The Buffalo War
The Buffalo Timeline

presented by ITVS


A herd of buffalo

About 100,000 years ago Bison evolves in the eastern woodlands and Great Plains of what is today considered the United States.

20,000 - 12,000 years ago According to the most popular theory, Asian nomads cross the Bering Strait to arrive in North America.

Lakota family
Little Wound, wife and son studio portrait, 1899 (Denver Public Library, Western History Collection)

General George A. Custer
General George A. Custer

1765 Lakota Sioux settle around the Black Hills of South Dakota, pushed west out of Minnesota and Wisconsin by European settlers and Iroquois tribes. The Lakota quickly adapt to the Plains, developing a culture with the bison at the center.

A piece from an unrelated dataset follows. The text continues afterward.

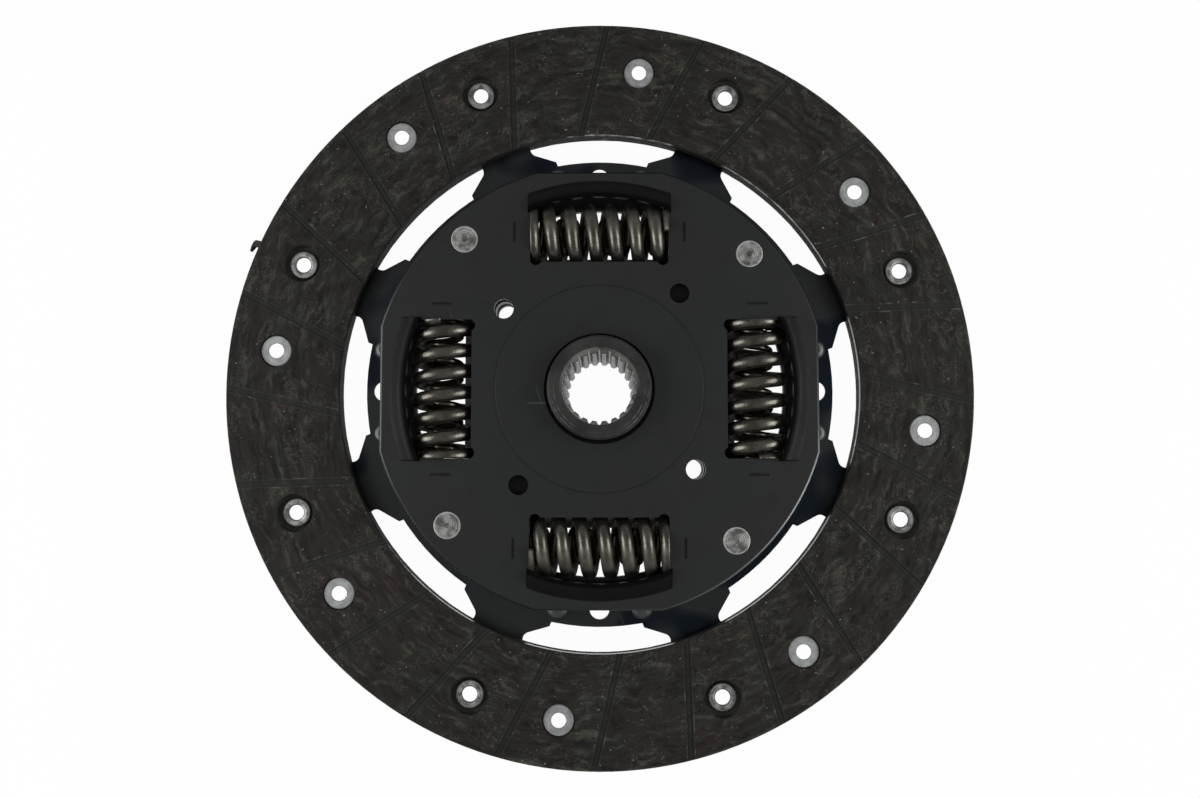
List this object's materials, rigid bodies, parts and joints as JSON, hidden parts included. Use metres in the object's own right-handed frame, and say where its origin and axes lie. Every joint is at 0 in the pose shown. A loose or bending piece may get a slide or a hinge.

1830s Westward-moving European settlers begin to kill bison.

1872 Yellowstone National Park is created.

1874 Gold is discovered in the Black Hills of South Dakota, bringing a new wave of white settlers to the Lakota homelands.

June 25, 1876 Lakota defeat U.S. troops under the command of George Armstrong Custer at the Battle of Little of Bighorn in Montana.

1890 The last Lakota holdouts are subjugated by Army troops; Native Americans are forced to live on reservations.

1902 Twenty-three bison are discovered alive in Yellowstone National Park.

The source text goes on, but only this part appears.